Moulton, an admitted “tree hugger” whose father once owned an oak farm in the east county, was more combative.

“If they take them out against my will, they will have a lawsuit,” she says.

The couple rejects the notion the trees caused the vertical crack in the wall behind their home. That was from a vehicle that crashed into the wall from the Honore side years ago.

To bolster their case, they hired Teri Graham, an International Society of Arborists (ISA) certified arborist – and a former consultant to the city of Sarasota on the Pink Floyd Grand Oak in Arlington Park – to look at their trees and walk the subdivision perimeter. Based on her assessment, Graham says, “I don’t believe the trees are causing the damage.”

“It’s not consistent with anything I’ve seen before where a tree has caused wall damage. Typically, a crack from a root comes from the bottom up . . . and if it’s major, you will clearly see the root that caused it and the ground lifted. There’s no indication of roots there at all.”

Graham also executed the formula involving circumference, height and canopy to confirm Metz and Moulton’s trees are Grand Oaks. Grand Trees require a permit for removal that can only be granted if every attempt to work around the tree has been exhausted.

An arborist for the HOA requested a “pre-application assessment” with Sarasota County staff to determine if permits were required, but according to the county, no application has been filed to date. Regulations state trees on owner-occupied lots are exempt from permits – unless the trees are Grand Trees – but can only be removed with owner permission.

The board has encouraged residents’ acquiescence since “the HOA will never again fund removal of the trees” and any future damage or liability will be at the expense of the homeowners.

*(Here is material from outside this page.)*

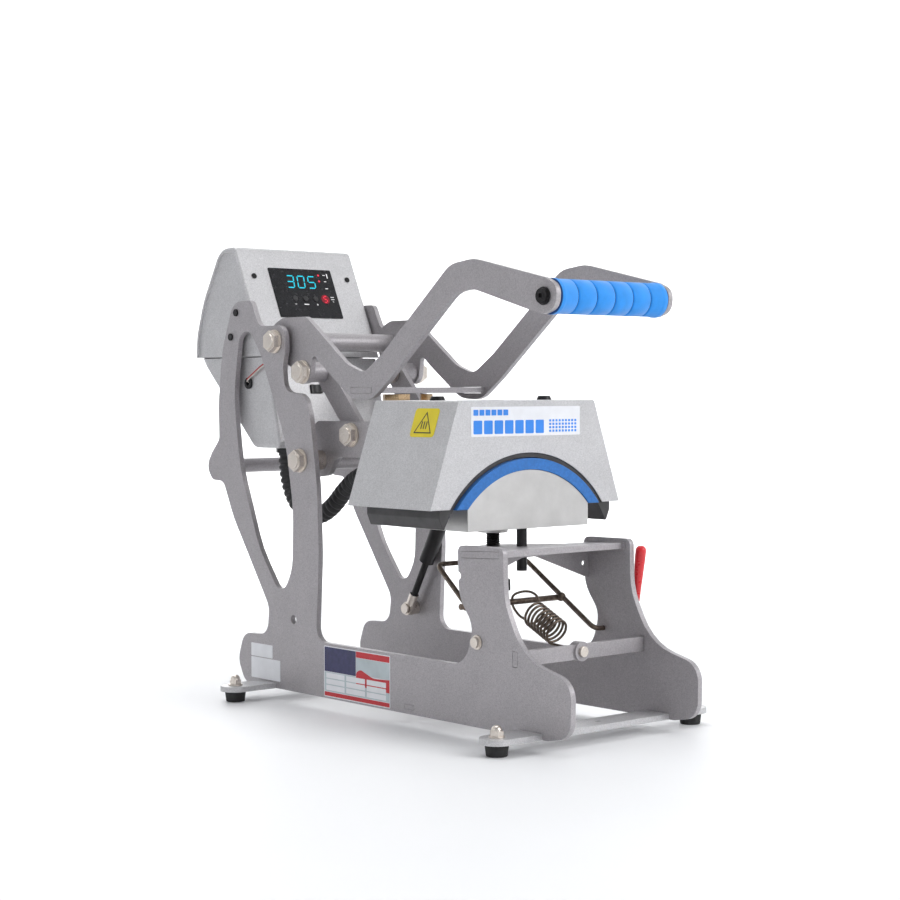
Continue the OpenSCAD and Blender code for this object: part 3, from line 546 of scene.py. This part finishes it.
def rest_on_housing(shell, node):
    add_bevel(shell, 0.3, segments=1, angle=40)
    settle(shell)
    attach(shell, "frame")
    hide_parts(node)


def make_housing():
    upper = housing_shell("housing_upper_cover", [
        (598, SEAM_Z, 0), (596, 418, 60), (582, 458, 90), (545, 520, 34), (514, 520, 7), (455, SEAM_Z, 0)
    ], 85.5, 3.6, 2.5, 1.6)
    window = prisms("window_cutter", [rounded_box(-WINDOW_HALF, WINDOW_BOTTOM, WINDOW_HALF, WINDOW_TOP, 1.5)],
                    -9, 9, PANEL, "rubber", None)
    cut(upper, [window])
    rest_on_housing(upper, "housing_upper_shell")
    lower = housing_shell("housing_lower_cover", [
        (455, SEAM_Z - 1.2, 0), (431, 285, 7), (484, 285, 16), (582, 378, 24), (591, SEAM_Z - 1.2, 0)
    ], 81, 5, 0, 2.5)
    inlet = cutter_box((18, 444, 278), (46, 466, 290))
    conduit_hole = lathe("hole_cutter", [(0, 11.9), (20, 11.9)], (-45, 466, 275), (0, 0, 1), 32, "rubber")
    sensor_hole = lathe("hole_cutter", [(0, 6.5), (10, 6.5)], (-86, 491, 360), (1, 0, 0), 32, "rubber")
    rocker_hole = prisms("hole_cutter", [rounded_box(-8.6, -5.4, 8.6, 5.4, 1)], -9, 9, ROCKER, "rubber", None)
    cut(lower, [inlet, conduit_hole, sensor_hole, rocker_hole])
    rest_on_housing(lower, "housing_lower_shell")


def segment_digit(shape, left, bottom, width, height, stroke, slant=0.12):
    """The lit bars of a seven-segment digit, as outlines on the panel."""
    lit = {"0": "abcdef", "3": "abcdg", "5": "acdfg"}[shape]
    middle = bottom + height / 2
    right, top = left + width, bottom + height
    lines = {"a": (left, top, right, top), "b": (right, middle, right, top),
             "c": (right, bottom, right, middle), "d": (left, bottom, right, bottom),
             "e": (left, bottom, left, middle), "f": (left, middle, left, top),
             "g": (left, middle, right, middle)}
    bars = []
    for key in lit:
        x0, y0, x1, y1 = lines[key]
        a, b = Vector((x0, y0)), Vector((x1, y1))
        along = (b - a).normalized()
        across = Vector((-along.y, along.x)) * stroke / 2
        a, b = a + along * 0.35 * stroke, b - along * 0.35 * stroke
        tip = along * stroke / 2
        bar = [a, a + tip - across, b - tip - across, b, b - tip + across, a + tip + across]
        bars.append([Vector((p.x + slant * (p.y - bottom), p.y)) for p in bar])
    return bars


def make_display():
    face = 0.9
    gap = 0.15
    sheet = rounded_box(-WINDOW_HALF + gap, WINDOW_BOTTOM + gap, WINDOW_HALF - gap, WINDOW_TOP - gap, 1.4)
    overlay = prisms("display_overlay", [sheet], -2, face, PANEL, "window", "frame", edge=0.3)
    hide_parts("display_window")
    digits = []
    for shape, left in zip("305", (-24, -8.5, 7)):
        digits += segment_digit(shape, left, -51.5, 9.6, 15.5, 1.35)
    prisms("display_digits", digits, face, face + 0.12, PANEL, "lit_cyan", "frame")
    prisms("counter_glow", [disc(26.5, -66, 6)], face, face + 0.06, PANEL, "dim_red", "frame")
    prisms("counter_digit", segment_digit("5", 23.8, -70, 4.6, 8, 1.3), face + 0.06, face + 0.16, PANEL,
           "lit_red", "frame")
    prisms("display_lamps", [disc(25.5, -34, 1.3, 16), disc(24.5, -42, 1.3, 16)], face, face + 0.15, PANEL,
           "lit_red", "frame")
    # These marks are white print with a faint painted glow.
    marks = [rounded_box(x - w / 2, y - h / 2, x + w / 2, y + h / 2, 0.3) for x, y, w, h in (
        (34, -33.5, 4, 0.9), (38.5, -34.5, 1.3, 6), (33.5, -42, 3.4, 0.9), (33, -51.5, 4, 0.9),
        (37.5, -63, 5, 0.8), (37.5, -66, 5, 0.8), (37.5, -69, 2, 0.8),
        (-19, -73.5, 2.4, 0.8), (-3.5, -73.5, 7, 1.3), (12.6, -73.5, 2.4, 0.8), (12.6, -73.5, 0.8, 2.4))]
    prisms("display_marks", marks, face, face + 0.08, PANEL, "painted_glow_white", "frame")


def make_wires():
    route = [(-79, 493, 362), (-83.4, 492, 363), (-84.2, 488, 365.5), (-84.2, 476, 372), (-84.2, 465, 378),
             (-83.6, 458, 381), (-81, 449.5, 383.5), (-74, 449, 384), (-72, 457, 384)]
    for name, finish, lift in (("sensor_wire_red", "wire_red", 0.9),
                               ("sensor_wire_white", "wire_white", -0.9)):
        path = smooth_path([(x, y, z + lift) for x, y, z in route], 2)
        tube(name, path, 0.7, 10, finish, "frame")


# ---------- labels ----------

def side_place(x):
    """Places outlines (-y, z) on the outer face of the left plate."""
    turn = Matrix(((0, 0, -1), (-1, 0, 0), (0, 1, 0))).to_4x4()
    return Matrix.Translation(at(x, 0, 0)) @ turn @ Matrix.Scale(MM, 4)


def make_labels():
    plate = side_place(-PLATE_OUTER_X)
    film = 0.3
    base = prisms("frame_label_film", [
        rounded_box(-333, 14, -217, 70, 1.5), rounded_box(-473, 20, -416, 44, 1),
        rounded_box(-473, 45, -431, 60, 1)
    ], 0, film, plate, "label", "frame")
    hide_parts("frame_labels")
    prisms("label_navy_block", [rounded_box(-332, 42, -276, 69, 0.4)], film, film + 0.03, plate,
           "print_navy", "frame")
    grey_fields = [rounded_box(-275.6, 44, -218, 62, 0.4), rounded_box(-332, 20, -218, 41.5, 0.4)]
    prisms("label_grey_block", grey_fields, film, film + 0.03, plate, "print_grey", "frame")
    red_fields = [rounded_box(-275.6, 62.4, -218, 69, 0.4), rounded_box(-332, 15, -218, 19.5, 0.4),
                  outline([(-275.6, 32, 0), (-218, 30, 0), (-218, 44, 0), (-246, 42.5, 30),
                           (-268, 50, 8), (-275.6, 46, 4)])]
    prisms("label_red_bands", red_fields, film + 0.03, film + 0.06, plate, "print_red", "frame")
    columns = (-329, -293, -257)
    rows = (21.5, 28.2, 34.9)
    prisms("label_white_boxes", [rounded_box(x, z, x + 33, z + 5.6, 0.6) for x in columns for z in rows],
           film + 0.06, film + 0.09, plate, "label", "frame")

    front = (Matrix.Translation(at(0, 101, 0)) @ Matrix(((1, 0, 0), (0, 0, -1), (0, 1, 0))).to_4x4()
             @ Matrix.Scale(MM, 4))
    panel = prisms("head_label_film", [rounded_box(-80, 303.5, 74, 334, 1)], 0, 0.3, front, "label",
                   "platen_arm")
    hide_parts("head_label")
    stripes = [rounded_box(-77 + 8.2 * i, 325, -70.2 + 8.2 * i, 331, 0.6) for i in range(6)]
    stripes += [rounded_box(-77 + 14.4 * i, 306, -65 + 14.4 * i, 320, 1.2) for i in range(7)]
    dots = [rounded_box(29 + 4.6 * i, 307 + 3.6 * k, 32 + 4.6 * i, 309.4 + 3.6 * k, 0.4)
            for i in range(9) for k in range(4)]
    prisms("head_label_pattern", stripes + dots, 0.3, 0.36, front, "print_blue", "platen_arm")

    low, high = Vector((-134.3, 230.4)), Vector((-96.2, 340.4))
    slope = (high - low).normalized()
    turn = Matrix(((0, slope.x, -slope.y), (-1, 0, 0), (0, slope.y, slope.x))).to_4x4()
    side = Matrix.Translation(at(low.x, 0, low.y)) @ turn @ Matrix.Scale(MM, 4)
    prisms("warning_sticker", [rounded_box(-164, 77, -126, 108, 4)], 0.02, 0.35, side, "print_yellow",
           "platen_arm")
    left, right, top = Vector((-159, 81)), Vector((-131, 81)), Vector((-145, 104.5))
    middle = (left + right + top) / 3
    outer = [left, right, top]
    inner = [p + (middle - p) * 0.16 for p in outer]
    frame_bars = [[outer[i], outer[(i + 1) % 3], inner[(i + 1) % 3], inner[i]] for i in range(3)]
    heat_bars = [rounded_box(x, 85.5, x + 1.6, 94, 0.7) for x in (-149.5, -145.8, -142.1)]
    prisms("warning_sign", frame_bars + heat_bars, 0.35, 0.41, side, "print_black", "platen_arm")


# ---------- conduit, grip, wire forms ----------

def make_conduit():
    route = [(-45, y, z) for y, z in ((466, 287), (466, 268), (462, 246), (452, 227), (436, 214), (416, 208),
                                      (396, 211), (376, 222), (358, 237), (339, 250), (316, 259), (290, 262),
                                      (241, 262))]
    path = smooth_path(route, 1.0)
    middle_radius, ridge, steepness, width_bias, pitch = 9.45, 0.85, 2.6, 0.35, 7.6
    waves = [math.sin(2 * math.pi * s / pitch) for s in distances(path)]
    radii = [middle_radius + ridge * math.tanh(steepness * (width_bias + wave)) for wave in waves]
    conduit = tube("corrugated_conduit", path, radii, 24, "black_plastic")
    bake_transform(conduit)
    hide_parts("cable_conduit")


def make_grip():
    end, flange, ring_pitch = 75.1, 68.7, 25.4
    radius, flange_radius, bore = 17.2, 18.0, 11.1
    profile = [(-end, bore), (-end, flange_radius - 1.2), (-end + 0.4, flange_radius - 0.4),
               (-end + 1.2, flange_radius)]
    right = [(-x, r) for x, r in reversed(profile)]
    profile += [(-flange - 1, flange_radius), (-flange, flange_radius - 0.25), (-flange + 1.5, radius)]
    groove = [(-1.6, 0), (-1.1, -0.35), (-0.6, -1.3), (0, -1.6), (0.6, -1.3), (1.1, -0.35), (1.6, 0)]
    for k in range(-2, 3):
        profile += [(k * ring_pitch + dx, radius + dr) for dx, dr in groove]
    profile += [(flange - 1.5, radius), (flange, flange_radius - 0.25), (flange + 1, flange_radius)]
    profile += right
    grip = lathe("ribbed_foam_grip", profile, (0, -9, 442), (1, 0, 0), 72, "foam", "handle",
                 closed=True)
    # The groove bottoms and the end faces get the darker navy: painted shade on the same blue foam.
    grip.data.materials.append(MATERIALS["foam_painted_shade"])
    groove_reach = 0.8 * MM
    for face in grip.data.polygons:
        x = face.center.x
        in_groove = any(abs(x - k * ring_pitch * MM) < groove_reach for k in range(-2, 3))
        if in_groove or abs(x) > (end - 1.5) * MM:
            face.material_index = 1
    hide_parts("foam_grip")


def make_bail():
    wire = bent([(-90.3, 78, 98), (-73, 78, 98), (-62, 176, 168), (62, 176, 168), (73, 78, 98), (100, 78, 98),
                 (100, 44, 122), (100, 36, 182)], 9)
    bail = tube("bent_wire_bail", wire, 2.7, 16, "spring_steel", "bail")
    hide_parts("hold_down_bail")
    foot, tip = Vector((100, 44, 122)), Vector((100, 36, 182))
    length = (tip - foot).length
    body = [(6, 2.9), (6, 3.5), (7, 3.9), (20, 4.3), (38, 5.1), (52, 5.7), (length, 5.8)]
    dome = [(length + 5.6 * math.sin(math.radians(a)), 5.8 * math.cos(math.radians(a)))
            for a in range(12, 88, 12)]
    grip = lathe("dipped_lever_grip", body + dome, foot, tip - foot, 32, "red_vinyl", "bail")
    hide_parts("lever_grip")


def make_spring():
    low, high = Vector((0, 30, 88)), Vector((8, 125, 128))
    axis = (high - low).normalized()
    side = axis.cross(Vector((1, 0, 0))).normalized()
    other = axis.cross(side)
    length, radius, turns = (high - low).length, 13, 8
    first, last = 0.32 * length, 0.75 * length
    coil = []
    steps = turns * 20
    for i in range(steps + 1):
        t = i / steps
        a = 2 * math.pi * turns * t
        spoke = radius * (math.cos(a) * side + math.sin(a) * other)
        coil.append(low + axis * (first + (last - first) * t) + spoke)
    front_hook = [(-5, 25.5, 91.2), (-9.2, 27, 88.4), (-8, 28, 83.6), (-2.8, 29.5, 83.2), (-0.5, 34, 86),
                  (0.5, 42, 88), (2, 52, 88)]
    back_hook = [(5, y, z) for y, z in (
        (114, 111), (121, 113.5), (129.5, 120.5), (132.8, 128), (130, 134.5), (118, 139), (105, 140),
        (95.5, 137), (91, 131))]
    path = smooth_path(front_hook + coil + back_hook, 1.6)
    spring = tube("wound_tension_spring", path, 1.35, 10, "spring_steel")
    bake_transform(spring)
    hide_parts("hold_down_spring")


def make_threaded_rod():
    radius, depth, pitch, sides = 7.8, 1.15, 2.309, 36
    bottom, top, y = 122, 229.5, 157
    rows = round((top - bottom) / pitch * 6)
    points = []
    for i in range(rows + 1):
        z = bottom + (top - bottom) * i / rows
        for k in range(sides):
            wave = (z / pitch - k / sides) % 1
            r = radius - depth * min(1, 2.4 * abs(wave - 0.5))
            turn = 2 * math.pi * k / sides
            points.append(at(r * math.cos(turn), y + r * math.sin(turn), z))
    rod = mesh_piece("threaded_pressure_rod", points, ring_faces(rows + 1, sides), "black_steel",
                     "lower_platen_group")
    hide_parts("pressure_rod")


def make_floor():
    """A round sweep, flat under the press and curved up far behind every view."""
    flat, bend, height = 2900, 1900, 4500
    profile = [(0, 1), (0, 600), (0, 1600), (0, flat)]
    profile += [(bend * (1 - math.cos(math.radians(a))), flat + bend * math.sin(math.radians(a)))
                for a in range(10, 91, 10)]
    profile.append((height, flat + bend))
    floor = lathe("floor", profile, (0, FRONT_FOOT_Y, 0), (0, 0, 1), 96, "floor")
    floor.data.polygons[len(floor.data.polygons) - 1].use_smooth = False
    top = bmesh.new()
    top.from_mesh(floor.data)
    top.faces.ensure_lookup_table()
    bmesh.ops.delete(top, geom=[f for f in top.faces if len(f.verts) > 4 and f.calc_center_median().z > 1],
                     context="FACES")
    top.to_mesh(floor.data)
    top.free()


MATERIALS = make_materials()
make_camera()
make_studio()
make_floor()
finish_cad_nodes()
plate_gas_spring_end()
make_housing()
make_display()
make_wires()
make_labels()
make_conduit()
make_grip()
make_bail()
make_spring()
make_threaded_rod()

An email sent to all Greenfield residents this week said the board was “meeting with impacted homeowners,” but Metz and Moulton say no one has contacted them.

The board declined an interview request. It also demanded I leave an HOA meeting I tried to attend to better understand its position and sent an email stating “this is a matter that deals with private property owners and a private Homeowners Association so the project will be handled in that manner.” Residents who asked to see the report from the “five arborists” were told to submit their request in writing, by snail mail.

“Frankly, I’m just flabbergasted the HOA thinks they can just determine they will take out that many trees, charge the homeowners, not share the reports from the arborists, assess everyone extra for covering it, and then leave the stumps and who will pay for mediation to replant other trees,” Graham adds. “None of it really makes sense. I’ve never seen an HOA do something like that.”

Meanwhile, as Moulton and Metz watch the dogs they foster chase each other around the scattered oak leaves in their back yard, the resolve to preserve their green oasis grows ever firmer.

“I’m willing to die on this hill,” says Moulton.

Echoes Metz: “They are not taking out our trees. Period.”